Developing traders: The NVDA vs AAPL divergence is the most important earnings framework signal this week, even though neither company reported. It tells you what the market is paying for: future earnings at a lower discount rate (NVDA) versus current stable earnings (AAPL). When you read any earnings report next week or month, run the same question: is this company’s value primarily in its future earnings stream, or its current earnings stream? The answer tells you whether the post-CPI rate-cut tailwind applies to it directly or not.

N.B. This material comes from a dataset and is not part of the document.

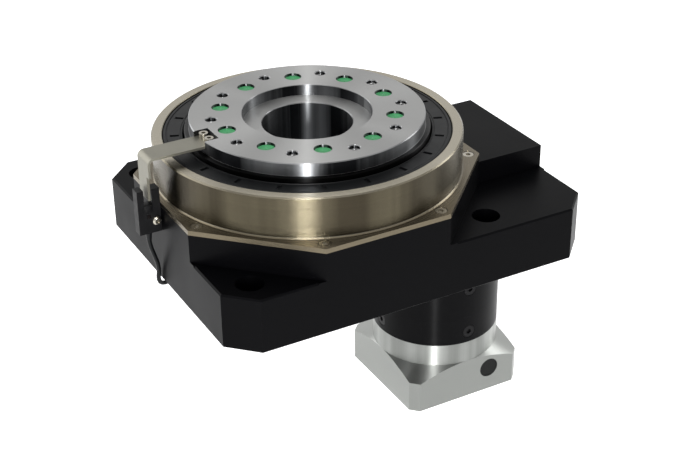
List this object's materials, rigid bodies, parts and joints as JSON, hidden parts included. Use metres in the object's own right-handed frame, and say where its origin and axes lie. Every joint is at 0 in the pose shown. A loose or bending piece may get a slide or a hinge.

Experienced traders: The earnings repricing cycle from this CPI week works through four quarters of forward guidance. Q1 results were reported into pre-CPI uncertainty. Q2 guidance given alongside Q1 reports now looks conservative against the confirmed soft-inflation backdrop. When Q2 earnings begin reporting in July, analysts will revise their models using this week’s CPI as the new inflation baseline and a lower forward discount rate assumption. The upgrade cycle is not priced yet. It will be announced over the next six weeks as price targets get revised. Position in the companies with the highest earnings duration and rate sensitivity (AI infrastructure, cloud, high-growth tech) before those upgrades are published. NVDA’s +4.39% is the first signal of that repricing cycle beginning.